Nel 1907 l’incontro e l’amicizia con il suo insegnate d’inglese lo scrittore irlandese James Joyce risvegliarono in lui la fiducia nelle sue capacità artistiche.  Quando i critici italiani nel 1923 ignorarono “La coscienza di Zeno”, Joyce, la cui pubblicazione nel 1922 di “Ulisse” lo aveva reso la voce della modernità, chiamò a raccolta i critici parigini perchè applaudissero Zeno. La fama e il riconoscimento del valore delle sue opere arrivarono gli ultimi anni della vita di Svevo, spezzata il 13 settembre del 1928 dalle conseguenze di un incidente stradale.

Il civico museo sveviano è stato inaugurato il 19 dicembre (la data del giorno in cui ricorre il compleanno di Svevo celebrata ogni anno al museo con una manifestazione) del 1997. Il museo nasce dalla decisione di Letizia Svevo Fonda Savio, figlia dello scrittore, di donare il prezioso patrimonio di oggetti e carte alla Biblioteca civica di Trieste, frequentata in gioventù dal padre, e presso la quale già esisteva una “saletta sveviana”. Purtroppo la maggior parte dei beni personali, appartenuti allo scrittore, e anche i manoscritti dei suoi tre romanzi sono stati distrutti durante il bombardamento aereo che colpì, il 20 febbraio 1945, la villa e la fabbrica dei Veneziani, la famiglia della moglie di Italo Svevo.

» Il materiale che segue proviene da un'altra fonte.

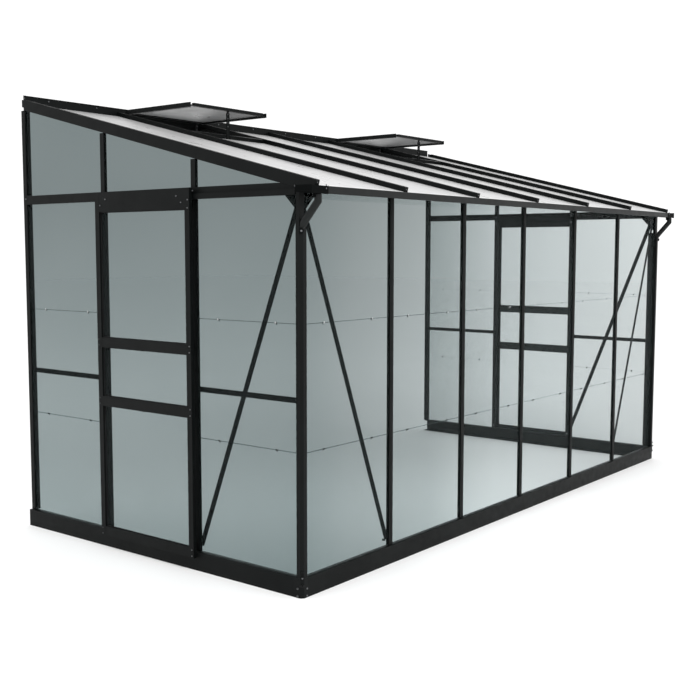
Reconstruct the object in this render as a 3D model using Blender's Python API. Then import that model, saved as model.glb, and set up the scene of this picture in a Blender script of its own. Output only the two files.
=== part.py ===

I pochi oggetti che sono pervenuti al museo, però, hanno avuto una grande importanza nella vita dello scrittore e, in particolare, il mobile-libreria  caratterizzato dal monogramma con le iniziali intrecciate inciso sulle ante; il violino su cui Svevo per molti anni si è esercitato e col quale si è esibito in un quartetto durante alcuni concerti privati e la penna d’oro che Livia, sua moglie, gli regalò in occasione del loro fidanzamento.